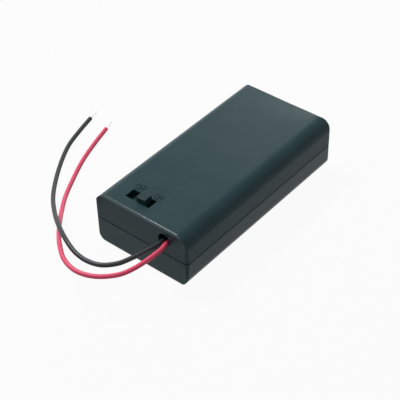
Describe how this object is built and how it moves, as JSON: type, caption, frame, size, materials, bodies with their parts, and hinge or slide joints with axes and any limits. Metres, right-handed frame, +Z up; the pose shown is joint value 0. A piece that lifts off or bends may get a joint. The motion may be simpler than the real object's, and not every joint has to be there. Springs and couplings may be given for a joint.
{
  "type": "covered cylindrical cell holder with switch and leads",
  "caption": "Rectangular plastic holder for round cells lying side by side, with a slide-off cover, a slide switch in its roof and red and black wire leads from one end.",
  "frame": {"origin": "centre of the closed box in plan, on the surface that its cover rests on, leads left out", "axes": "+Z up through the roof with the switch, +X along the cells from the lead end to the far end, +Y to the far long side from the lead hole"},
  "size_m": [0.0912, 0.0776, 0.0201],
  "materials": {
    "case_plastic": "moulded ABS, fine satin",
    "cover_plastic": "moulded ABS, fine satin",
    "slider_plastic": "moulded nylon",
    "board": "paper phenolic sheet",
    "bridge_bronze": "phosphor bronze spring",
    "terminal_brass": "stamped brass",
    "contact_steel": "nickel-plated steel sheet",
    "spring_steel": "nickel-plated spring wire",
    "red_pvc": "PVC insulation",
    "black_pvc": "PVC insulation",
    "tinned_wire": "tinned stranded copper",
    "solder": "solder"
  },
  "bodies": {
    "case": {"case": "case_plastic", "switch_board": "board", "live_terminal": "terminal_brass", "feed_terminal": "terminal_brass", "positive_contact": "contact_steel", "negative_contact": "contact_steel", "negative_spring": "spring_steel", "link_plate": "contact_steel", "link_spring": "spring_steel", "red_lead": "red_pvc", "black_lead": "black_pvc", "red_lead_tip": "tinned_wire", "black_lead_tip": "tinned_wire", "jumper_wire": "red_pvc", "red_lead_joint": "solder", "black_lead_joint": "solder", "jumper_switch_joint": "solder", "jumper_contact_joint": "solder"},
    "cover": {"cover": "cover_plastic"},
    "slider": {"switch_slider": "slider_plastic", "switch_bridge": "bridge_bronze"}
  },
  "joints": [
    {"name": "cover_slide", "type": "slide", "parent": "case", "child": "cover", "axis": [-1, 0, 0], "range_m": [0, 0.062]},
    {"name": "switch_slide", "type": "slide", "parent": "case", "child": "slider", "axis": [0, 1, 0], "range_m": [0, 0.0023]}
  ]
}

» Prompt
Extract the listing in its entirety, matching it exactly.

» Exercise solution
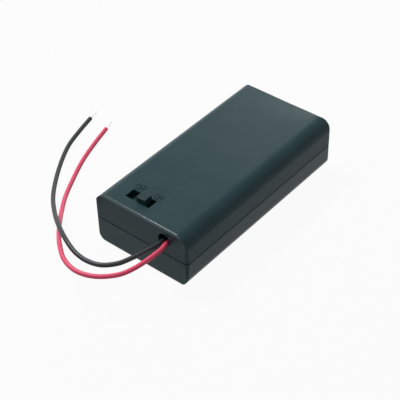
Describe how this object is built and how it moves, as JSON: type, caption, frame, size, materials, bodies with their parts, and hinge or slide joints with axes and any limits. Metres, right-handed frame, +Z up; the pose shown is joint value 0. A piece that lifts off or bends may get a joint. The motion may be simpler than the real object's, and not every joint has to be there. Springs and couplings may be given for a joint.
{
  "type": "covered cylindrical cell holder with switch and leads",
  "caption": "Rectangular plastic holder for round cells lying side by side, with a slide-off cover, a slide switch in its roof and red and black wire leads from one end.",
  "frame": {"origin": "centre of the closed box in plan, on the surface that its cover rests on, leads left out", "axes": "+Z up through the roof with the switch, +X along the cells from the lead end to the far end, +Y to the far long side from the lead hole"},
  "size_m": [0.0912, 0.0776, 0.0201],
  "materials": {
    "case_plastic": "moulded ABS, fine satin",
    "cover_plastic": "moulded ABS, fine satin",
    "slider_plastic": "moulded nylon",
    "board": "paper phenolic sheet",
    "bridge_bronze": "phosphor bronze spring",
    "terminal_brass": "stamped brass",
    "contact_steel": "nickel-plated steel sheet",
    "spring_steel": "nickel-plated spring wire",
    "red_pvc": "PVC insulation",
    "black_pvc": "PVC insulation",
    "tinned_wire": "tinned stranded copper",
    "solder": "solder"
  },
  "bodies": {
    "case": {"case": "case_plastic", "switch_board": "board", "live_terminal": "terminal_brass", "feed_terminal": "terminal_brass", "positive_contact": "contact_steel", "negative_contact": "contact_steel", "negative_spring": "spring_steel", "link_plate": "contact_steel", "link_spring": "spring_steel", "red_lead": "red_pvc", "black_lead": "black_pvc", "red_lead_tip": "tinned_wire", "black_lead_tip": "tinned_wire", "jumper_wire": "red_pvc", "red_lead_joint": "solder", "black_lead_joint": "solder", "jumper_switch_joint": "solder", "jumper_contact_joint": "solder"},
    "cover": {"cover": "cover_plastic"},
    "slider": {"switch_slider": "slider_plastic", "switch_bridge": "bridge_bronze"}
  },
  "joints": [
    {"name": "cover_slide", "type": "slide", "parent": "case", "child": "cover", "axis": [-1, 0, 0], "range_m": [0, 0.062]},
    {"name": "switch_slide", "type": "slide", "parent": "case", "child": "slider", "axis": [0, 1, 0], "range_m": [0, 0.0023]}
  ]
}